Complementando suas críticas às realidades neoliberais instituídas a partir dos anos 1970, a autora chama atenção para a posição assumida nesse período pela ONU. Em adição aos desmantelamentos de sistemas sociais e às espoliações de recursos naturais realizados, a instituição passou a exercer postura de controle indireto da radicalidade feminista por meio da cooptação de suas pautas e lideranças. A criação de espaços institucionais para debates de gênero, com o desenvolvimento de programas impulsionadores da agenda do Banco Mundial e a secundarização das lideranças de países não hegemônicos frente às “feministas profissionais” dos EUA, propiciou alinhamento de parte do movimento com causas neoliberais e decorrente afastamento da organicidade popular registrada inicialmente nas reivindicações feministas. Tal fenômeno é destrinchado por Veronica Schild, que argumenta que a fenda de serviços básicos deixada pelos Estados foi preenchida, no contexto latino-americano, por ONGs patrocinadas pela ONU. Essas, ao invés de dialogarem com organizações locais já existentes, priorizaram gestões de feministas acadêmicas e políticas, vinculadas a instituições estrangeiras, invalidando, com isso, possibilidades de ativismos regionais e autenticamente revolucionários.

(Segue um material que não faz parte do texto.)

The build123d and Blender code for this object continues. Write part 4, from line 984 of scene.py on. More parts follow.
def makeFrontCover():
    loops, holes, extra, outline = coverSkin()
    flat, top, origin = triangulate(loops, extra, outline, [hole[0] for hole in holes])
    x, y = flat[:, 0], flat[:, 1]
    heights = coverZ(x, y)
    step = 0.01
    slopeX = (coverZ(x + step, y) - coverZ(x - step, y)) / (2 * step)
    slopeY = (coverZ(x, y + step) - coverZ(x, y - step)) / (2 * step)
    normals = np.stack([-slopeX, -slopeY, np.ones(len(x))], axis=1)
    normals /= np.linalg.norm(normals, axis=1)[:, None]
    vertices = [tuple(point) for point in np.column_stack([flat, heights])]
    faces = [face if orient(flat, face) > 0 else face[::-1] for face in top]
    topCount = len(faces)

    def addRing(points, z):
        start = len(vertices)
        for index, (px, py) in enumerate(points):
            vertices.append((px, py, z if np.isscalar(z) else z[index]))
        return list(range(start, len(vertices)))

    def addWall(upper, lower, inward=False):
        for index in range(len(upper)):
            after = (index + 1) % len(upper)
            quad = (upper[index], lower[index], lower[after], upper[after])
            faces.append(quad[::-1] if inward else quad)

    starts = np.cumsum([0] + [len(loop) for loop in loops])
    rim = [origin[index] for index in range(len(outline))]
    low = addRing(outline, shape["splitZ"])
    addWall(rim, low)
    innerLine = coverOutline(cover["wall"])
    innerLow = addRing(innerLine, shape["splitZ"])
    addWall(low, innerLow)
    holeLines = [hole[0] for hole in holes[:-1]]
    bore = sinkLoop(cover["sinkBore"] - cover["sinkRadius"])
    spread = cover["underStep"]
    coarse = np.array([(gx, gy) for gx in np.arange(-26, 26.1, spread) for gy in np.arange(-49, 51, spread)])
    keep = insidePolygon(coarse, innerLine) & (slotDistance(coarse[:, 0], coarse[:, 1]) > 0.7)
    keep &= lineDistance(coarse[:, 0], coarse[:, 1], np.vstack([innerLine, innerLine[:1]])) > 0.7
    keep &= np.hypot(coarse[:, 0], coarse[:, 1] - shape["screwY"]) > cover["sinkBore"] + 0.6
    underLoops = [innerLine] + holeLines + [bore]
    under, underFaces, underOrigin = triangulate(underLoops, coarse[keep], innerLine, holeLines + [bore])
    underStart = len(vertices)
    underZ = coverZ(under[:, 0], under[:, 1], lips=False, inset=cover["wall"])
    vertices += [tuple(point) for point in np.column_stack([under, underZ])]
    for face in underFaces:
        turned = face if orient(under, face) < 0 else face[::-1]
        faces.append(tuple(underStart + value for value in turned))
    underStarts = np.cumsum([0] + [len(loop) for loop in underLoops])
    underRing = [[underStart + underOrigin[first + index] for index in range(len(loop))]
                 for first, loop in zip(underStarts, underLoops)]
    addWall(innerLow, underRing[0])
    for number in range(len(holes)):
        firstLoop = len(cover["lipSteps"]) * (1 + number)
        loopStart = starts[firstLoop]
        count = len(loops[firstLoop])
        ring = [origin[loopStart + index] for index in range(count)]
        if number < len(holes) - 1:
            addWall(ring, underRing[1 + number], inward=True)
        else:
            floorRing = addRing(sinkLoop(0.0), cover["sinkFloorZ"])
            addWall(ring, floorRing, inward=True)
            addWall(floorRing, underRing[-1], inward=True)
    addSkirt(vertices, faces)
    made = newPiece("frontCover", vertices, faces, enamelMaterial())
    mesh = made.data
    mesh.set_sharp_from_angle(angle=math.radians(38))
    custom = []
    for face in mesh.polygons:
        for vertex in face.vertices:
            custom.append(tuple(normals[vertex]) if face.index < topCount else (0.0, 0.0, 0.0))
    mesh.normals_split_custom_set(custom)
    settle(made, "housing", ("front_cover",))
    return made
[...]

Na terceira parte da obra, Federici apresenta uma das questões mais importantes às pautas de gênero e ao mundo do trabalho: o acesso à terra, eixo relevante para se pensar a construção de uma sociedade mais solidária e comunitária. A autora inicia sua abordagem sobre essa temática analisando historicamente as investidas dos setores capitalistas no sentido de retirar da população, especialmente feminina, o acesso à terra e, consequentemente, a sua subsistência. A partir desse momento, as comunidades locais empobreceram e tornaram-se dependentes de recursos pertencentes ao grande capital, os quais não são acessíveis a todos em uma sociedade desigual como a que é encontrada em diferentes níveis no planeta. Dessa forma, a partir de um posicionamento que identifica historicamente as mulheres como as agentes de vanguarda na luta pela manutenção das terras comunais e contra o capital, Federici infere que uma das mais eficazes formas de construção de uma sociedade mais equilibrada e que incentive a solidariedade e não a competitividade é a luta por terras comunais e práticas de subsistência.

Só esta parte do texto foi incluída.